Entretanto, importa afirmar que as fronteiras da má fé e da
desonestidade intelectual são tocadas (certamente por ingenuidade ou
excesso de zelo) por intervenções como a que José Aboim Borges,
apresentado como investigador em história da fotografia, publicou na
mesma edição do «Público». Breve exemplo, entre muitos outros: «A
situação de ambiguidade e ineficácia que existe no chamado ANF radica
no facto de ser tutelado pelo IPM». De facto, os problemas radicam na
circunstância do ANF ser uma estrutura quase clandestina do Instituto
Português de Museus, à espera, há anos, de ser formalmente
institucionalizada. Mas o fantasma de Simoneta Luz Afonso continua a
desnortear muitas cabeças.
Têm sido insuficientemente debatidas, no entanto, outras questões
colocadas logo na intervenção que inaugurou toda a foto-polémica
(«Fotografias desfocadas» e «Orientar a criação?», EXPRESSO/Cartaz de
30/3/96).
Deve sujeitar-se a uma tutela única quer a salvaguarda e investigação
do património fotográfico quer o apoio à criação e divulgação da
fotografia contemporâna? Deve a diversidade multidisciplinar da
fotografia ser tutelada por uma instituição centralizadora e por «uma
política global e articulada»? Deve tolerar-se uma lei orgânica do
actual MC que ameaça «orientar a criação»?
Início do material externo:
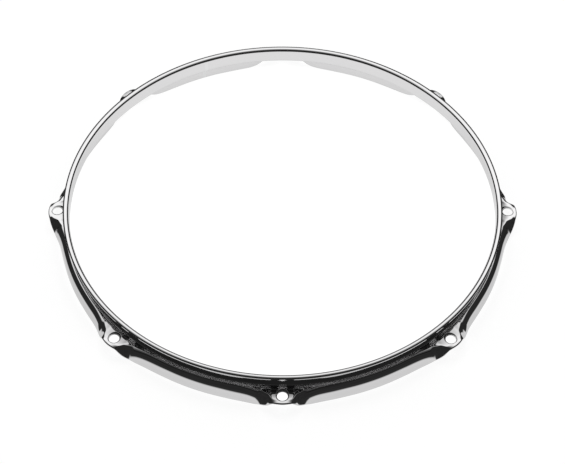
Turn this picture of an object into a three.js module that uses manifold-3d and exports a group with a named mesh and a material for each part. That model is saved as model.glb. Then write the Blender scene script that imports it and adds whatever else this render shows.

Toda a polémica em torno do CPF e do ANF — a que se acrescentou, com
data de 25 de Novembro, uma tomada de posição da Associação Portuguesa
de Bibliotecários, Arquivistas e Documentalistas (BAD) — mereceria ser
objecto de um livro branco (ou um «sítio branco» na Internet), embora
sem atrasar-se mais a entrada em actividade de uma entidade pública que
comece a prestar apoio aos fotógrafos. Para evitar equívocos,
acrescente-se que a sua localização no Porto (em quatro assoalhadas
alugadas num prédio modesto, não na Cadeia) e a indigitação de Teresa
Siza para a respectiva direcção não são matéria de divergência.
Convirá, no entanto, que Teresa Siza não prejudique a respectiva
respeitabilidade, ganha por uma sequência de esforçadas acções em prol
da fotografia, com frases descuidadas como a que a mesma edição do
«Público» transcreve, a respeito dos «detractores do projecto do CPF»:
«Foi a pior desgraça que lhes podia ter acontecido: aparecer um
ministro da Cultura que é um homem culto» (em «Retrato de uma
polémica»). Estará a fazer escola a inabilidade política do ministro?
Última prevenção: é inexacto apresentar como modelo de articulação
funcional das intervenções públicas nas áreas da fotografia histórica e
da produção contemporânea o «exemplo francês da recém-criada Galerie
Nationale de la Photographie», a qual constitui apenas um projecto de
utilização de um edifício único por três diferentes instituições. «A
Galeria só funcionará verdadeiramente se dispuser de espaços
suficientes para cada uma das suas três componentes, e se cada uma
delas conservar uma plena e inteira autonomia», diz Régis Durand,
actual director do Centre Nationale de la Photographie em entrevista ao
«ArtPress» (Novembro 1996).
Por cá, quando se ouvirá publicamente a voz de quem tutela hoje, de
facto, a «política da fotografia»: José Afonso Furtado, estimável
fotógrafo amador e eminência parda/Chefe de Gabinete do MC?